A young Sydney mum fashions an edible dinosaur for a three-year-old future paleontologist
Cakes have evolved form being the plain spongy goodies, with or without icing, to glorious works of Art. Along with the art of cake making, cakemaking tools and techniques have seen a major creative shift in the recent past.
Manisha Malhotra, a Sydney mum of two and home baker, just proved the point solid that cakes can be a work of art.
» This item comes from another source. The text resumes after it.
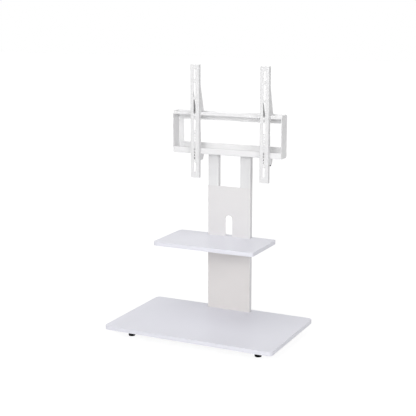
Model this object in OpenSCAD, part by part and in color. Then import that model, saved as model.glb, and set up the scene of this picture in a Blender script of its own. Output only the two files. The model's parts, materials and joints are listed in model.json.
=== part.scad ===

For her son Kabier’s third birthday, Manisha created a massive – and very cute- dinosaur cake.
“My dino-loving son wanted a dinosaur cake for his birthday and I just could not refuse,” Manisha told Indian Link.
She spent a good amount of time planning and researching on different dinosaur cakes to come up with her very own version.
“I spent nearly 15 days looking up pictures and planning that perfect prehistoric monster!”
The cake design finally sorted, Manisha set out gathering the ingredients and tools for it. “I recently went to the Cake Bake & Sweets Show held in Sydney, and had the chance to pick up a few ingredients,” she revealed.
Getting down to it, from baking to the finer finishing touches, Manisha spent close to five hours putting it all together.
Clearly, a lot of effort has gone into producing this beautiful cake.
Beneath that perfectly finished fondant exterior, are five delicious cakes that make up the dinosaur shape. “Two vanilla sponge cakes and three vanilla sponge sheet cakes were used to mould different shapes of the dinosaur from nose to tail,” Manisha revealed.
Besides rolling and shaping the gorgeous fondant for the exterior, Manisha used whipped chocolate ganache for the frosting and homemade raspberry sauce to keep the cake moist.
Interestingly enough, Manisha did not do a trial run for the cake. “I often celebrate monthly birthdays for my kids Kabier and Myra, my five-and-a-half month old daughter. I try my hand at different varieties, so I was pretty confident about this one.”
This busy Business Analyst enjoys cooking and baking for her young family. Her baked goodies especially go through a rigorous “Yumm or Yuck Test” by her toughest critics – the kids.
Reports are that it was definitely “Yumm” for Mum’s Jurassic creation.
“I was myself very pleased with the final output of the dinosaur project!” laughed Manisha. “Yes, I got a big tick of approval from my son, and the guests too.”
Even as she spoke with Indian Link, Manisha was wrist-deep into cake batter, making a batch of cupcakes for her local mums’ group fundraiser.
Will she take up baking on a serious basis?
“I am nurturing a dream to have my own baking business but not in the near future,” Manisha admitted. “Kids are my top priority at the moment.”
This crafty home baker shows us that with a bit of passion, interest and dedication, making an edible dinosaur can be a cakewalk too!